Transcending the Annotation Bottleneck: AI-Powered Discovery in Biology and Medicine
This paradigm shift reduces reliance on costly annotations, accelerating AI applications in biology and medicine.
The paper addresses the bottleneck of expert annotation in AI for biomedicine by shifting from supervised to unsupervised and self-supervised learning, enabling discovery of novel phenotypes and achieving performance that rivals or exceeds supervised methods.

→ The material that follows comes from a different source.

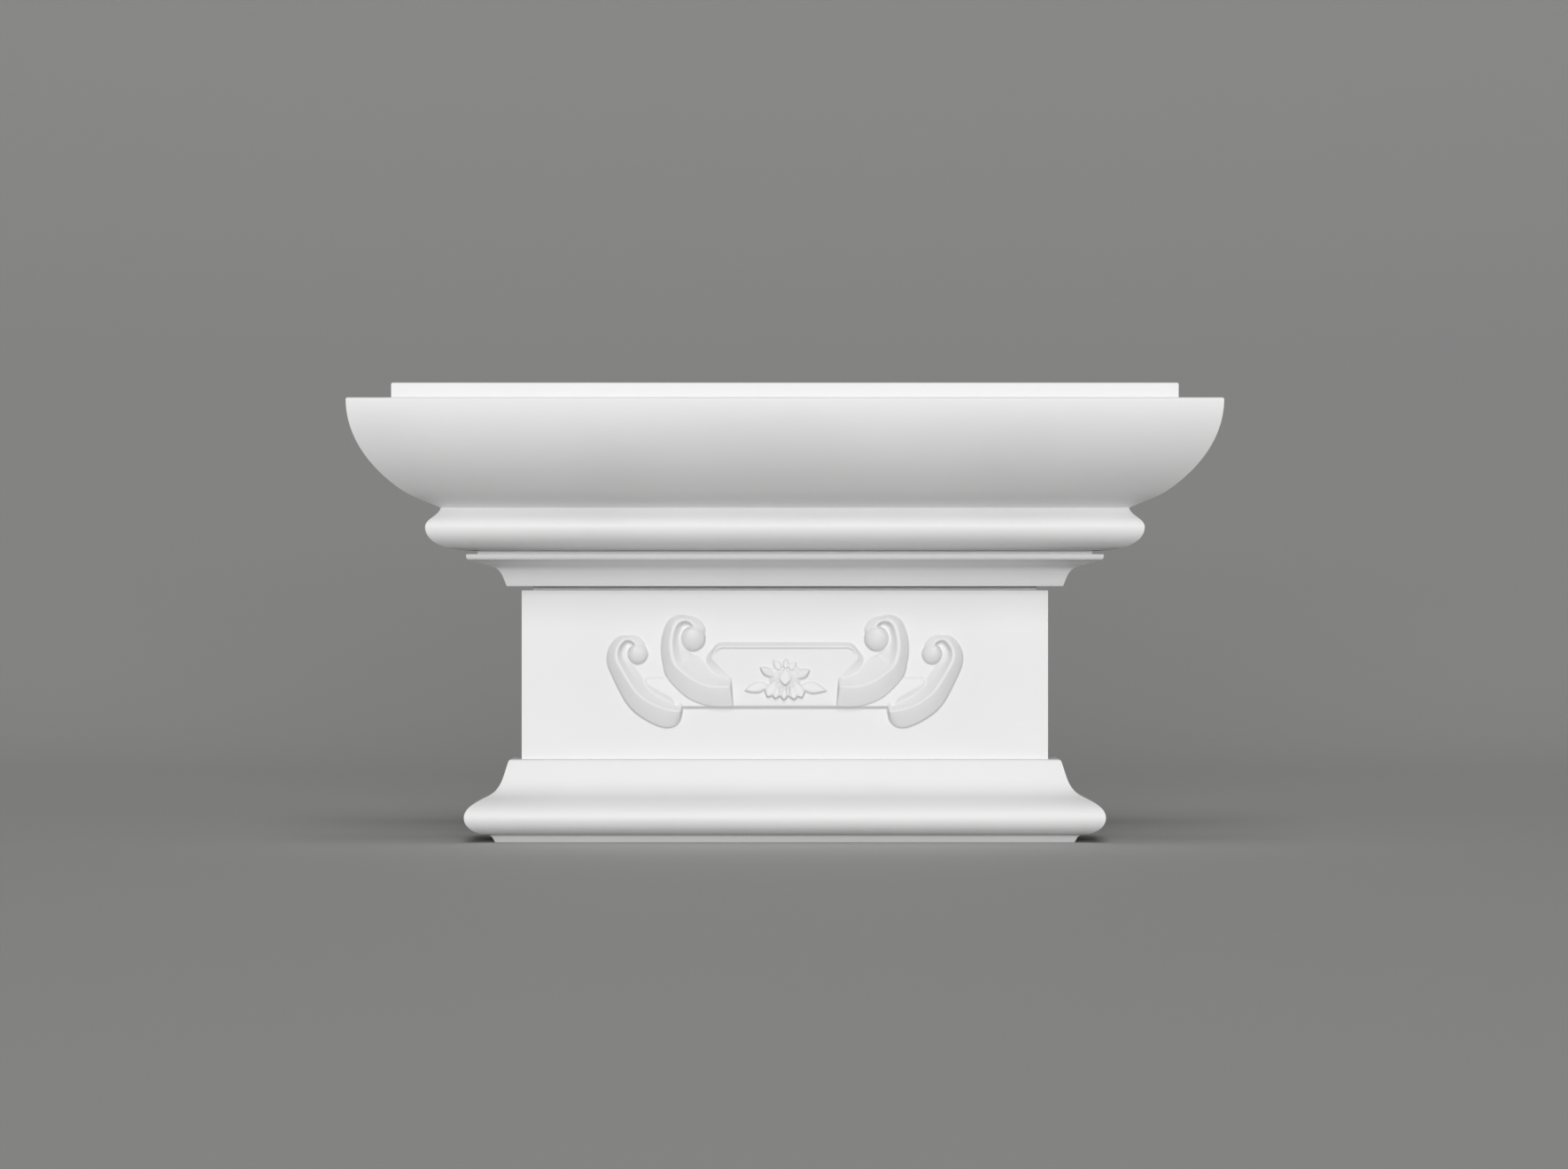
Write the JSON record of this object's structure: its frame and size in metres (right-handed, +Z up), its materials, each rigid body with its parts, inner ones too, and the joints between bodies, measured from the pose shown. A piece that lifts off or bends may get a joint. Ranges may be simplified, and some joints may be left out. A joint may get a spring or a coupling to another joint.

The dependence on expert annotation has long constituted the primary rate-limiting step in the application of artificial intelligence to biomedicine. While supervised learning drove the initial wave of clinical algorithms, a paradigm shift towards unsupervised and self-supervised learning (SSL) is currently unlocking the latent potential of biobank-scale datasets. By learning directly from the intrinsic structure of data - whether pixels in a magnetic resonance image (MRI), voxels in a volumetric scan, or tokens in a genomic sequence - these methods facilitate the discovery of novel phenotypes, the linkage of morphology to genetics, and the detection of anomalies without human bias. This article synthesises seminal and recent advances in "learning without labels," highlighting how unsupervised frameworks can derive heritable cardiac traits, predict spatial gene expression in histology, and detect pathologies with performance that rivals or exceeds supervised counterparts.